Set exercise =>
Only the lines from the one containing "Break this object" through the end of the material are to be echoed, each exactly as it appears.

[Dataset records start]

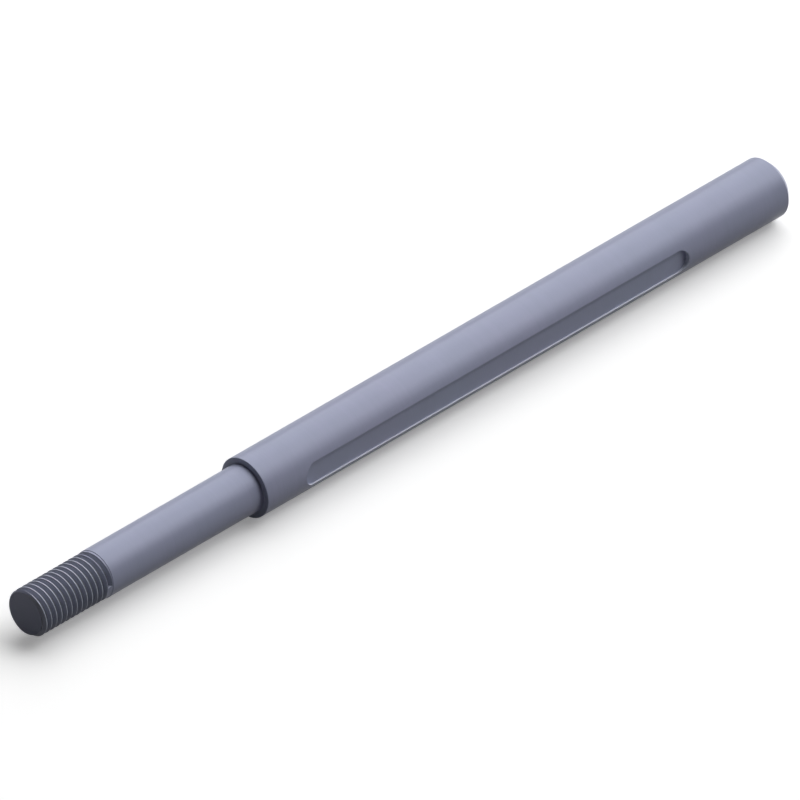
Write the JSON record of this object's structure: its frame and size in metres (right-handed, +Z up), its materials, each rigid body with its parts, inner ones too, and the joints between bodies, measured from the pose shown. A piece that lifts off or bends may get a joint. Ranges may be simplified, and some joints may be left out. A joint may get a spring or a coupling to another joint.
{
  "type": "stepped shaft",
  "caption": "Turned steel shaft stepped down to a plain bearing journal with a threaded end, and a long round-ended keyway along its larger diameter.",
  "frame": {"origin": "on the shaft's axis, in the plane of the shoulder between the two diameters", "axes": "X along the shaft, with +X towards the end of the keyed seat and -X towards the threaded end; -Y out of the keyway; +Z up, with the shaft lying level as it does in its bearings"},
  "size_m": [0.378, 0.0238, 0.0238],
  "materials": {
    "steel": "satin ground steel, blue-grey"
  },
  "bodies": {
    "root": {"shaft": "steel"}
  },
  "joints": []
}
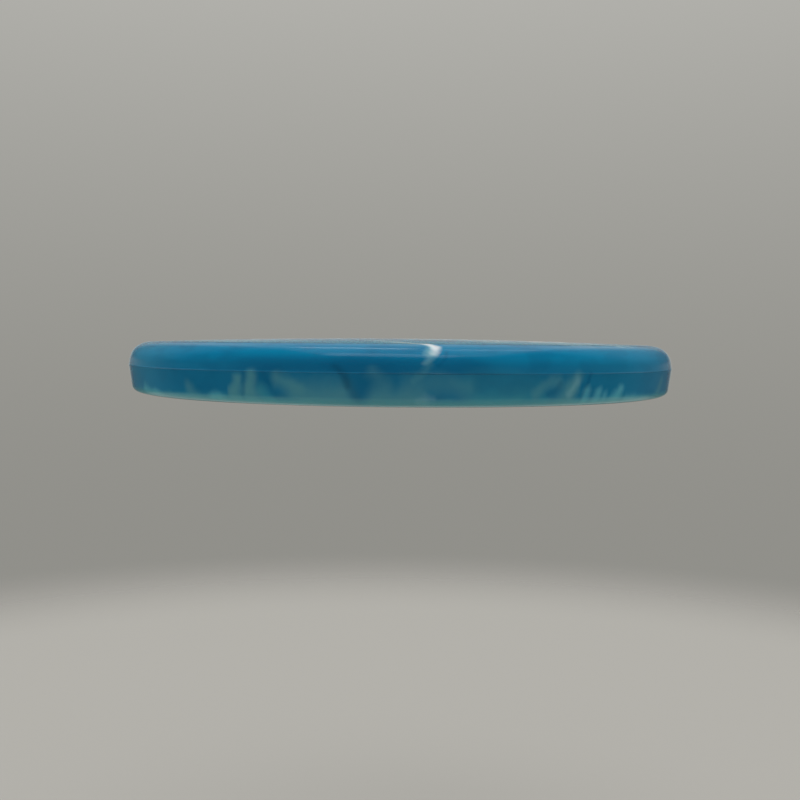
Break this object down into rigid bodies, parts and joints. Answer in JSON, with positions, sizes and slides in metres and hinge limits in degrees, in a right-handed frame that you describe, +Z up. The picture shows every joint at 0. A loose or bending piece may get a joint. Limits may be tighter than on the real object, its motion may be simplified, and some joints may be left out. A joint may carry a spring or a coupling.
{
  "type": "flying disc",
  "caption": "Round flying disc of the golf putter kind, with a gently domed plate inside a deep, blunt rim, moulded in swirled blue plastic.",
  "frame": {"origin": "on the disc's axis, in the plane that the rim's foot stands on", "axes": "+Z up along the disc's axis, out of the domed side; the disc is round, so -Y, the side towards the picture's camera, differs from the others only in its swirl"},
  "size_m": [0.2112, 0.2112, 0.0212],
  "materials": {
    "disc_plastic": "glossy, slightly translucent blue with pale and grey-teal swirls"
  },
  "bodies": {
    "root": {"flight_plate": "disc_plastic", "rim": "disc_plastic"}
  },
  "joints": []
}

[Dataset records end]

Solution to this problem =>
Break this object down into rigid bodies, parts and joints. Answer in JSON, with positions, sizes and slides in metres and hinge limits in degrees, in a right-handed frame that you describe, +Z up. The picture shows every joint at 0. A loose or bending piece may get a joint. Limits may be tighter than on the real object, its motion may be simplified, and some joints may be left out. A joint may carry a spring or a coupling.
{
  "type": "flying disc",
  "caption": "Round flying disc of the golf putter kind, with a gently domed plate inside a deep, blunt rim, moulded in swirled blue plastic.",
  "frame": {"origin": "on the disc's axis, in the plane that the rim's foot stands on", "axes": "+Z up along the disc's axis, out of the domed side; the disc is round, so -Y, the side towards the picture's camera, differs from the others only in its swirl"},
  "size_m": [0.2112, 0.2112, 0.0212],
  "materials": {
    "disc_plastic": "glossy, slightly translucent blue with pale and grey-teal swirls"
  },
  "bodies": {
    "root": {"flight_plate": "disc_plastic", "rim": "disc_plastic"}
  },
  "joints": []
}